The District Court has already ruled on this issue and held that a “customer may only

seek the protections of § 548(c) to the extent of investments of principal, and federal and state

law claims cannot be used to increase the amount to which a customer is entitled from the

customer property estate.” SIPC v. BLMIS (In re BLMIS), 499 B.R. 416, 426 (S.D.N.Y. 2013).

In other words, fictitious profits—which include the Fraudulent Side Payments—are not subject

to the protections of § 548(c). Id.

In any event, referring investors to a Ponzi scheme does not, and cannot, constitute value.

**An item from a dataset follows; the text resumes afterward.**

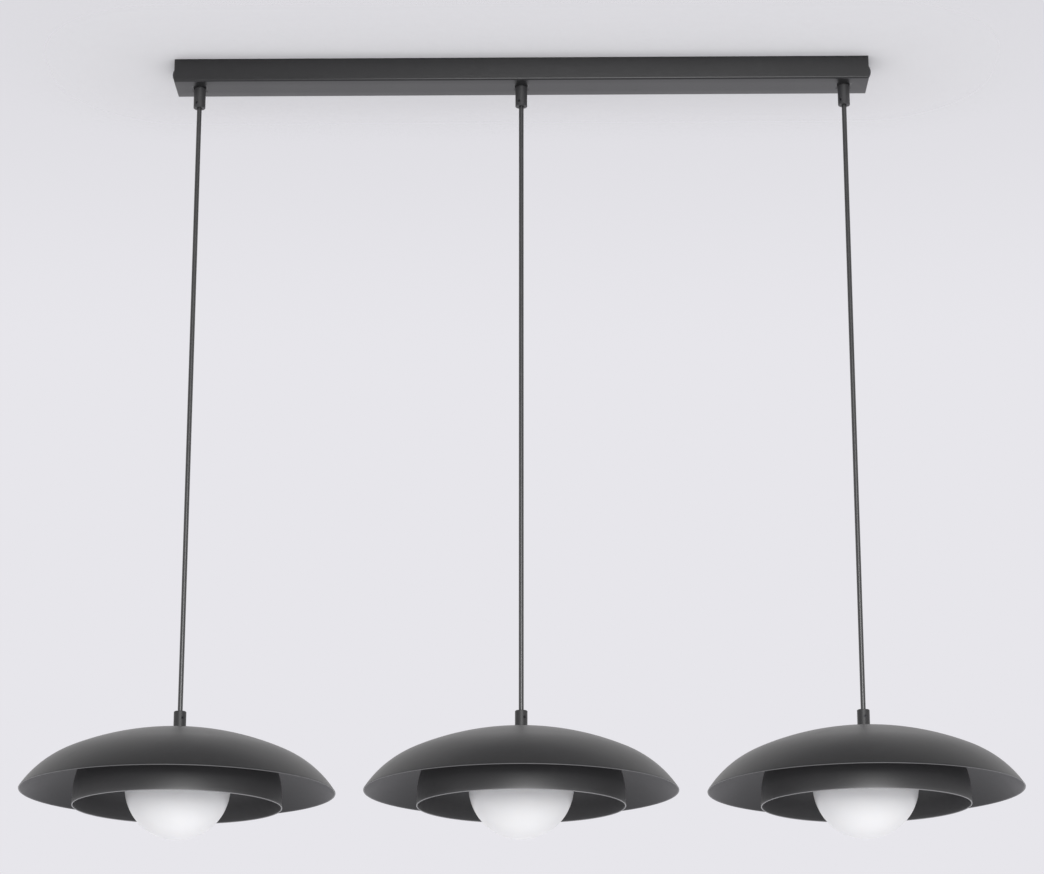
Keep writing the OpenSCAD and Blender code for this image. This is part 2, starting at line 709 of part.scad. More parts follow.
// Two springy contact strips, turned in under the end of the cord
module lamp_contacts(side) {
    inner_x = pin_pitch / 2 + pin_thickness / 2 + play;
    low = collar_top_z + 1.5;
    color(brass) on_pendant(side) for (turn = [0, 180]) rotate([0, 0, turn]) {
        translate([inner_x, -contact_width / 2, low])
            cube([contact_thickness, contact_width, cord_end_z - low]);
        translate([0.8, -contact_width / 2, cord_end_z - contact_thickness])
            cube([inner_x + contact_thickness - 0.8, contact_width, contact_thickness]);
    }
}
// Capsule lamp with two flat pins
module lamp(side) {
    capsule_top_z = collar_top_z - collar_height;
    straight = lamp_length - capsule_radius;
    pin_top_z = chamber_bottom_z - 0.5;
    color(opal_white) on_pendant(side) {
        translate([0, 0, capsule_top_z]) cylinder(r = collar_radius, h = collar_height);
        translate([0, 0, capsule_top_z - straight]) rotate_extrude() {
            intersection() {
                circle(r = capsule_radius);
                translate([0, -capsule_radius]) square([capsule_radius, capsule_radius]);
            }
            square([capsule_radius, straight]);
        }
        for (end = [-1, 1]) {
            translate([end * pin_pitch / 2 - pin_thickness / 2, -pin_width / 2, collar_top_z - cut])
                cube([pin_thickness, pin_width, pin_top_z - collar_top_z + cut]);
        }
    }
}
// Blown opal ball with a short neck and three lugs
module globe(side) {
    neck_top = neck_top_z - globe_z;
    lug_inside = neck_radius - glass_wall / 2;
    color(opal_white) on_pendant(side) {
        translate([0, 0, globe_z]) rotate_extrude() half_band(-globe_radius, neck_top, globe_radius)
            difference() {
                union() {
                    circle(r = globe_radius);
                    square([neck_radius, neck_top]);
                }
                circle(r = globe_radius - glass_wall);
                square([neck_radius - glass_wall, neck_top + cut]);
            }
        for (k = [0:lug_count - 1]) rotate([0, 0, 360 * k / lug_count])
            translate([0, 0, tab_top_z + play])
                ring_sector(lug_inside, neck_radius + lug_depth, lug_turn, lug_height);
    }
}

canopy_housing();
ceiling_bracket();
end_screws();
terminal_block();
terminal_screws();
earth_screw();
earth_lead();
live_leads();
neutral_leads();
canopy_lock_nuts();
canopy_grub_screws();
canopy_grip(left);  // left_canopy_grip
canopy_grip(middle);  // middle_canopy_grip
canopy_grip(right);  // right_canopy_grip
cord_tail(left);  // left_cord_tail
cord_tail(middle);  // middle_cord_tail
cord_tail(right);  // right_cord_tail
cord_bend(left);  // left_cord_bend
cord_bend(middle);  // middle_cord_bend
cord_bend(right);  // right_cord_bend
cord(left);  // left_cord
cord(middle);  // middle_cord
cord(right);  // right_cord
shade_grip(left);  // left_shade_grip
shade_grip(middle);  // middle_shade_grip
shade_grip(right);  // right_shade_grip
shade_grub_screw(left);  // left_shade_grub_screw
shade_grub_screw(middle);  // middle_shade_grub_screw
shade_grub_screw(right);  // right_shade_grub_screw
nipple(left);  // left_nipple
nipple(middle);  // middle_nipple
nipple(right);  // right_nipple
outer_shade(left);  // left_outer_shade
outer_shade(middle);  // middle_outer_shade
outer_shade(right);  // right_outer_shade
spacer(left);  // left_spacer
spacer(middle);  // middle_spacer
spacer(right);  // right_spacer
inner_shade(left);  // left_inner_shade
inner_shade(middle);  // middle_inner_shade
inner_shade(right);  // right_inner_shade
holder_cup(left);  // left_holder_cup
holder_cup(middle);  // middle_holder_cup
holder_cup(right);  // right_holder_cup
lock_nut(left);  // left_lock_nut
lock_nut(middle);  // middle_lock_nut
lock_nut(right);  // right_lock_nut
lampholder(left);  // left_lampholder
lampholder(middle);  // middle_lampholder
lampholder(right);  // right_lampholder
lamp_contacts(left);  // left_lamp_contacts
lamp_contacts(middle);  // middle_lamp_contacts
lamp_contacts(right);  // right_lamp_contacts
lamp(left);  // left_lamp
lamp(middle);  // middle_lamp
lamp(right);  // right_lamp
globe(left);  // left_globe
globe(middle);  // middle_globe
globe(right);  // right_globe
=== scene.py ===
# %% [markdown]
# # A black ceiling light with three pendants
# A long slim canopy carries three straight cords. Each cord holds a wide spun dome with a deeper
# bowl inside it, and an opal glass ball hangs in the bowl. The solids come from the CAD model and
# stay where they are. This lesson gives them their looks: spun sheet metal with rounded rims,
# powder coat, glass, cords, light and a camera.

import bmesh
import bpy
import math
from mathutils import Matrix, Vector


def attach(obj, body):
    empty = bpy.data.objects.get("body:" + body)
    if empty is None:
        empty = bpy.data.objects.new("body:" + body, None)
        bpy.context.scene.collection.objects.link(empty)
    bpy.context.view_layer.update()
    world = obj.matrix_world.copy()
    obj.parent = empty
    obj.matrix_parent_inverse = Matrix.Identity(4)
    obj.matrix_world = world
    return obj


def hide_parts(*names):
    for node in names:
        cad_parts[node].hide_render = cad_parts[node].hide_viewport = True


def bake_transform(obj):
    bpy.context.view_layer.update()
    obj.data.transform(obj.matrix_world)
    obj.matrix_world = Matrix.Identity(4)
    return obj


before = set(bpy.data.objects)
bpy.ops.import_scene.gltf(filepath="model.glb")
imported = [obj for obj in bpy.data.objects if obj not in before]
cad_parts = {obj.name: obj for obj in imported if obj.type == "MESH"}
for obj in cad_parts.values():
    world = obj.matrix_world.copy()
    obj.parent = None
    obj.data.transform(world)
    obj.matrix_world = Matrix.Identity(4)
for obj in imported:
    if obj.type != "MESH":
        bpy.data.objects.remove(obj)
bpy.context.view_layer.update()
mm = 0.001
PENDANTS = {"left": -326 * mm, "middle": 0.0, "right": 326 * mm}

# %% [markdown]
# ## Camera
# The photographer stood a little over a metre below the ceiling and nearly three metres back, with
# a long lens tilted up by sixteen degrees. These numbers came from fitting a camera to the
# canopy's corners, the cords and the rims, so shapes line up without any moving about.

# %% Camera at the photograph's viewpoint
PHOTO_WIDTH, FOCAL_PIXELS = 1044, 3050
SENSOR = 36
TILT, TURN = 0.2844, 0.0130
camera = bpy.data.objects.new("camera", bpy.data.cameras.new("camera"))
bpy.context.scene.collection.objects.link(camera)
camera.location = (38 * mm, -2867 * mm, -1231 * mm)
camera.rotation_euler = (math.radians(90) + TILT, 0, TURN)
camera.data.sensor_width = SENSOR
camera.data.lens = SENSOR * FOCAL_PIXELS / PHOTO_WIDTH
camera.data.clip_end = 60
bpy.context.scene.camera = camera
print("lens in mm:", round(camera.data.lens, 1))

# %% [markdown]
# ## Shader sums in plain Python
# A material is a graph of nodes, and a graph is slow to read in code. So one small class wraps an
# output socket: adding or multiplying two of them adds the Math node that does it. A second class
# makes every other node, for materials and for the world alike, and a third holds a material with
# its Principled shader.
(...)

See, e.g., Miller v. Humphrey (In re Waterford Funding, LLC), No. 10-02889, 2012 WL 380773,

at *5 (Bankr. D. Utah Feb. 6, 2012) (“By soliciting and bringing in new investors, Humphrey

provided no value . . . and Humphrey should not benefit for his efforts to keep the Ponzi scheme

afloat.”). In addition, a value defense is a highly fact-based inquiry that is not properly before

the Court on a motion to dismiss. See, e.g., Picard v. Cohmad Sec. Corp. (In re BLMIS), 454

B.R. 317, 334-37 (Bankr. S.D.N.Y. 2011) (“2011 Cohmad Decision”) (finding value analysis for

payments defendants received for referring investors to BLMIS inappropriate at the motion to

dismiss stage); Silverman v. Actrade Cap., Inc. (In re Actrade Fin. Tech. Ltd.), 337 B.R. 791,

804 (Bankr. S.D.N.Y. 2005) (same).

Defendants’ reliance on Balaber-Strauss v. Sixty-Five Brokers (In re Churchill Mortg.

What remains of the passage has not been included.